Memory side effects may arise from errors in copying the context of a call from the original program into the Watchdog. E.g. copying entire state will increase memory cost and slowness. Watchdogs use immutability analysis to refer immutable objects by reference. Mutable objects are lazily copied, several heuristics like weak_ref, hash and versions are used to ensure high fidelity between the actual call and mimicked call in watchdog.

IO side effects are mitigated by using safe redirections to ensure the same resource doesn’t face contention. E.g. redirect calls to actual file to a test only file. Or, for socket IO, rewrite as a ping operation.

Idempotency is a requirement since the Watchdogs may end up calling a non-idempotent resource whose state may have changed by the actual call. This is solved by generating idempotent wrappers over the non-idempotent calls e.g. streams etc. and modifying the original program to use the wrapper.
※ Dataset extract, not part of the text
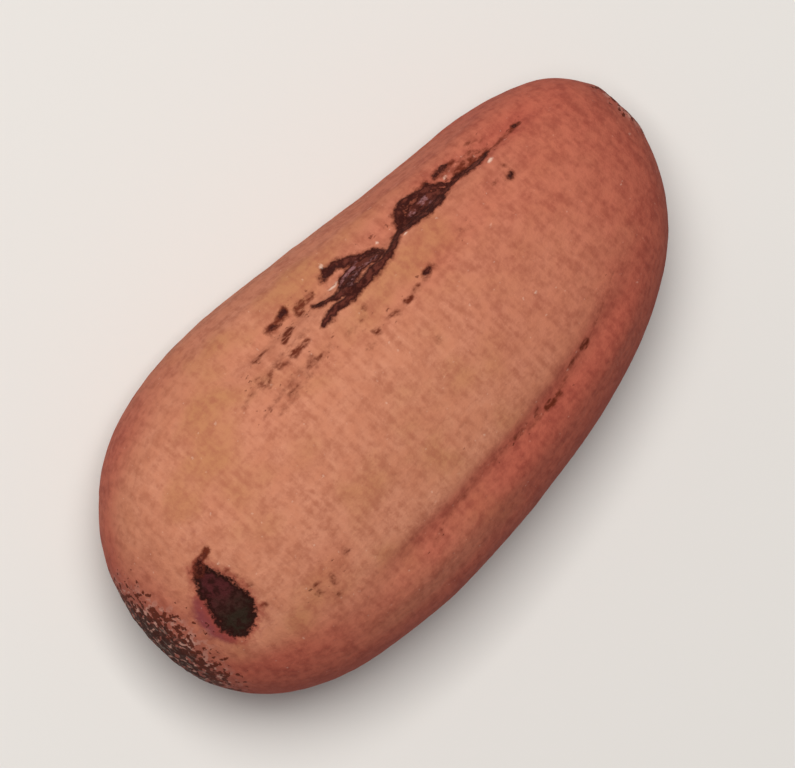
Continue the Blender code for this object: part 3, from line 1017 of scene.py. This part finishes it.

The wrapper guards the original call with a critical section and notes the context of the caller. Both the original program and watchdog calls the wrapper. If original program’s call hangs, watchdog will timeout due to the critical section.

Conclusion

Authors evaluate Watchdogs with the baseline detectors like heartbeats, signals, probes or clients. All the detectors are tested against 22 realworld failures. Watchdogs are able to detect 90% of the faults and can pinpoint an error to the faulty instruction in 55% of the cases.

Overall, I found the paper to be a great read. Articulation of the problem with real world data from complex opensource projects is informative. Also appreciate the breadth of tools considered for evaluation, and the special notes around the challenges in side effects and idempotency.

As a practitioner, I’ve seen most of the extrinsic detectors mentioned in the paper being used in large scale systems. In my experience, Heartbeats are often used as macro indicators of a service health. Seen them in a few other forms like test in production. I’ve used signal based analysis mostly for observing rollouts.

On the intrinsic side, I’ve had positive experiences with Client based mechanisms in one of the past projects. We used to measure a Quality of Service (qos) metric for each calls to downstream systems. Such metrics will have associated alarms to notify any errors. This is one mechanism that I continue to be a big fan of :) We will look at the Panorama paper sometime in future.

My only wishlist for the paper will be around making the OmegaGen tool available for the community to try out.